If your pat has had stitches or staples placed on the outside of their incisions, your vet will need to remove them sometime within 14 days of the surgery. They will let you know what type of stitches they used and about any follow-up care they might require from you.
The Incision Site
You might have trouble keeping your pet from chewing, biting, scratching, or generally bothering their incisions site or bandages. A cone-shaped plastic Elizabethan collar (available in both soft and hard versions) is an effective option to prevent your pet from licking their wound.
Often, pets will adapt to this collar pretty quickly. If your pet is having a hard time adjusting, there are also other choices available to you. Ask your vet about less cumbersome, more effective products such as post-op medical pet shirts or donut-style collars.
Keep Your Pet’s Bandages Dry
Ensuring bandages are dry at all times is another critical step to helping your pet’s surgical site heal quickly.

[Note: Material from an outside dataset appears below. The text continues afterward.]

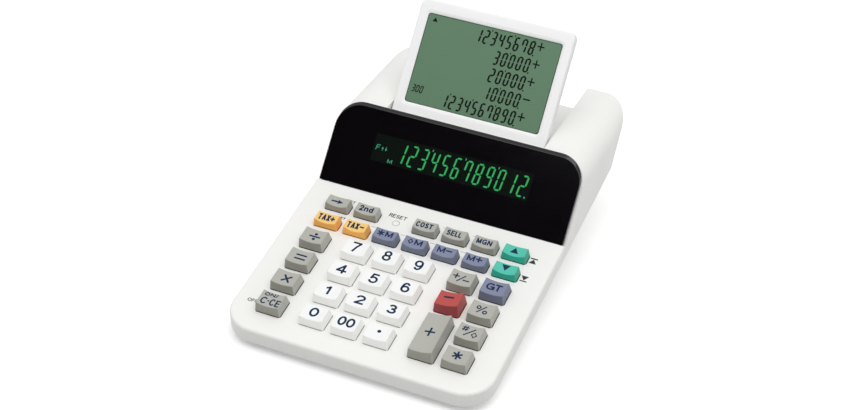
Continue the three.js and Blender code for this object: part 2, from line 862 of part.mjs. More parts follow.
const footSide = halfWidth - footSideMargin;
const footRearSide = doorHalf + footBesideDoor;
const footRearY = baseRearY - footRearMargin;
const footPlaces = [
  ['foot_front_left', -footSide, footFrontY], ['foot_front_right', footSide, footFrontY],
  ['foot_rear_left', -footRearSide, footRearY], ['foot_rear_right', footRearSide, footRearY],
];

// Case screws: one pair before the window, one pair in the arms beside the well
const screwPlaces = [
  [halfWidth - screwFrontSideMargin, deckToTable(windowFoot, 0)[0] - screwBeforeWindow],
  [wellHalf + caseWall + screwBesideWell, baseRearY - screwRearMargin],
];
const jackOuterY = baseRearAt(jackZ) - jackInset;

function makeBaseCase() {
  const outer = loft([baseRing(0, 0, baseLift), baseRing(0, 0)]);
  const inner = loft([
    baseRing(baseWall, 0, baseLift + baseWall), baseRing(baseWall, 0), baseRing(baseWall, overrun),
  ]);
  const bosses = screwPlaces.flatMap(([x, y]) => [-x, x].map((side) => (
    upright(screwBossRadius, baseLift, baseLift + screwBossHeight, side, y, smallRoundSides)
  )));
  const screwHoles = screwPlaces.flatMap(([x, y]) => [-x, x].map((side) => (
    upright(screwHeadRadius, -overrun, baseLift + screwBossHeight - screwWeb, side, y, smallRoundSides)
  )));
  const footSeats = footPlaces.map(([, x, y]) => (
    upright(footRadius + seatGap, -overrun, footHeight + seatGap, x, y)
  ));
  const jackHole = upright(jackHoleRadius, -overrun, jackLength, 0, 0).rotate([-90, 0, 0])
    .translate(jackX, jackOuterY, jackZ);
  const footPads = footPlaces.map(([, x, y]) => (
    upright(footRadius + baseWall, baseLift, baseLift + 2 * baseWall, x, y)
  ));
  const walls = outer.subtract(inner).add(joined([bayBlock(), ...bosses, ...footPads]).intersect(outer));
  const body = walls
    .subtract(bayHollow())
    .subtract(doorRecess())
    .subtract(joined([...screwHoles, ...footSeats]))
    .subtract(jackHole);
  place(tableGroup, 'base_case', body, finish(warmWhite, 0.55));
}

function makeDoor() {
  const outline = {
    half: doorHalf,
    front: doorFrontY,
    rear: baseRearY,
    frontRadius: windowFootRadius,
    rearRadius: windowFootRadius,
    steps: 2,
  };
  const plate = roundedBlock(outline, [[baseLift], [baseLift + doorThickness]]);
  place(tableGroup, 'battery_door', plate, finish(warmWhite, 0.55));
}

// Four round cells side by side, lying along the depth
function makeBatteries() {
  const profile = [
    [0, 0], [batteryRadius, 0], [batteryRadius, batteryLength - batteryNubLength],
    [batteryNubRadius, batteryLength - batteryNubLength], [batteryNubRadius, batteryLength], [0, batteryLength],
  ];
  for (let i = 0; i < batteryCount; i += 1) {
    const turn = i % 2 ? 1 : -1;
    const sleeve = finish(batteryBlue, 0.35, 0.4);
    const mesh = place(tableGroup, `battery_${i + 1}`, turned(profile, smallRoundSides), sleeve);
    mesh.rotation.x = turn * (Math.PI / 2);
    mesh.position.x = (i - (batteryCount - 1) / 2) * batteryPitch;
    mesh.position.y = turn > 0 ? bayRearY - seatGap : bayRearY - seatGap - batteryLength;
    mesh.position.z = batteryZ;
  }
}

// One spring strip across the bay's front, with a tab for each cell
function makeContacts() {
  const y = bayFrontY + seatGap + contactThickness / 2;
  const strip = box(2 * (bayHalf - seatGap), contactThickness, contactHeight, 0, y, batteryZ);
  const tabs = Array.from({ length: batteryCount }, (_, i) => {
    const x = (i - (batteryCount - 1) / 2) * batteryPitch;
    const z = batteryZ - contactHeight / 2 - contactTabHeight / 4;
    return box(contactTabWidth, contactThickness, contactTabHeight / 2, x, y, z);
  });
  place(tableGroup, 'battery_contacts', joined([strip, ...tabs]), finish(steel, 0.35, 1));
}

function makeJack() {
  const profile = [
    [0, 0], [jackRadius, 0], [jackRadius, jackLength], [jackBoreRadius, jackLength],
    [jackBoreRadius, jackLength - jackBoreDepth], [0, jackLength - jackBoreDepth],
  ];
  const jack = place(tableGroup, 'power_jack', turned(profile), finish(rubberGrey, 0.5));
  jack.rotation.x = -Math.PI / 2;
  jack.position.set(jackX, jackOuterY - jackLength, jackZ);
}

function makeFeet() {
  const profile = [
    [0, 0], [footRadius - footChamfer, 0], [footRadius, footChamfer], [footRadius, footHeight], [0, footHeight],
  ];
  for (const [name, x, y] of footPlaces) {
    const foot = place(tableGroup, name, turned(profile), finish(rubberGrey, 0.9));
    foot.position.set(x, y, 0);
  }
}

function makeWires() {
  const route = new THREE.CatmullRomCurve3(wireRoute.map((point) => new THREE.Vector3(...point)));
  const section = new THREE.Shape();
  section.absarc(0, 0, wireRadius, 0, 2 * Math.PI);
  const geometry = new THREE.ExtrudeGeometry(section, {
    steps: wireSteps,
    curveSegments: wireSides / 2,
    extrudePath: route,
    bevelEnabled: false,
  });
  place(deckGroup, 'screen_cable', solid(geometry), finish(rubberGrey, 0.6));
}

makeTopCase();
makeWindow();
makeDisplayModule();
makeKeys();
makeMembrane();
makeBoard();
makeResetButton();
makeScreen();
makeHingePins();
makeWires();
makeBaseCase();
makeDoor();
makeBatteries();
makeContacts();
makeJack();
makeFeet();

export default calculator;
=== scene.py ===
# %% [markdown]
# # Desktop calculator
# A sloped keyboard, a tall hood with a smoked display window and a second, flip-up screen that stands between
# two rear arms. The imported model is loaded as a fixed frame. It already has every piece at its real place and
# size, so this lesson gives the plain solids their finishes, and replaces the ones whose fine shape shows.

# %% Load the frame
import math

import bmesh
import bpy
from mathutils import Matrix, Vector


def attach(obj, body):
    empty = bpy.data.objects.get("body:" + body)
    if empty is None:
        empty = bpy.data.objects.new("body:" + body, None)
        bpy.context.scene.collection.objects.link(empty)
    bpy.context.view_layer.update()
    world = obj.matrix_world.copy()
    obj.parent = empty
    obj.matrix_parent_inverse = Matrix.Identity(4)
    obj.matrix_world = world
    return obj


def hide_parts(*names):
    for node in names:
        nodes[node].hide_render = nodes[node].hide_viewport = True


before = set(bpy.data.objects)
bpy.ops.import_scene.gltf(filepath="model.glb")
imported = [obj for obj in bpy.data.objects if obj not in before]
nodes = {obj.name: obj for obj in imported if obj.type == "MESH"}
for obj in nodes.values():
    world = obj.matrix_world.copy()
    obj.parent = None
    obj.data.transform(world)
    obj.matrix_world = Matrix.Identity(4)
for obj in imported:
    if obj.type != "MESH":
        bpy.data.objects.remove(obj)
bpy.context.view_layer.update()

# %% [markdown]
# The calculator is measured in millimetres in three sloping planes: the deck with the keys, the window's face and
# the screen's face. One matrix for each plane turns such millimetres into metres in the frame, so each piece can
# be drawn flat, the way it is printed or moulded, and then be put where it belongs.

# %% Planes
MM = 0.001
DECK_SLOPE = math.radians(10.5)
FRONT_HEIGHT = 14.0
ROW_SHIFT = -118.415
WINDOW_FOOT = 124.6
WINDOW_TILT = math.radians(42)
HINGE_Y = 171.0
HINGE_Z = 24.1
SCREEN_TILT = math.radians(43)

TABLE = Matrix.Scale(MM, 4) @ Matrix.Translation((0, ROW_SHIFT, 0))
DECK = TABLE @ Matrix.Translation((0, 0, FRONT_HEIGHT)) @ Matrix.Rotation(DECK_SLOPE, 4, "X")
WINDOW = DECK @ Matrix.Translation((0, WINDOW_FOOT, 0)) @ Matrix.Rotation(WINDOW_TILT, 4, "X")
SCREEN = DECK @ Matrix.Translation((0, HINGE_Y, HINGE_Z)) @ Matrix.Rotation(SCREEN_TILT, 4, "X")
print("hinge line at", [round(v, 4) for v in SCREEN.translation])

# %% [markdown]
# The camera stands where the photographer's stood. Its place, turn and lens were worked out from the corners of
# the keys, which lie in known rows and columns.

# %% Camera
CAMERA_PLACE = (0.29163, -0.78196, 0.59004)
CAMERA_TURN = (56.7016, -3.0371, 22.8013)
LENS, SENSOR, NEAREST = 73.215, 36, 0.05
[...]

Make sure your pet's bandages are covered in plastic wrap or a bag if they must go outside. This will prevent dampness, grass, or dirt from getting between their bandage and their skin. Remove the covering when your pet returns inside since it may cause sweat around their incision that can lead to infection.
Attend Your Pet’s Follow-Up Appointment
The follow-up appointment gives your vet the opportunity to monitor your pet’s recovery progress and look for any signs of infections before they can develop into a serious condition.
Make sure you are changing your pet's bandages at the appointed time as well. Leaving bandages on for too long can cause pressure sores or cut off your companion's blood supply. Bringing your pet to the vet for a follow-up appointment allows for them to help you redress their wounds if need be. This allows for your pet's healing process to remain smooth and on track for a full recovery.
Note: The advice provided in this post is intended for informational purposes and does not constitute medical advice regarding pets. For an accurate diagnosis of your pet's condition, please make an appointment with your vet.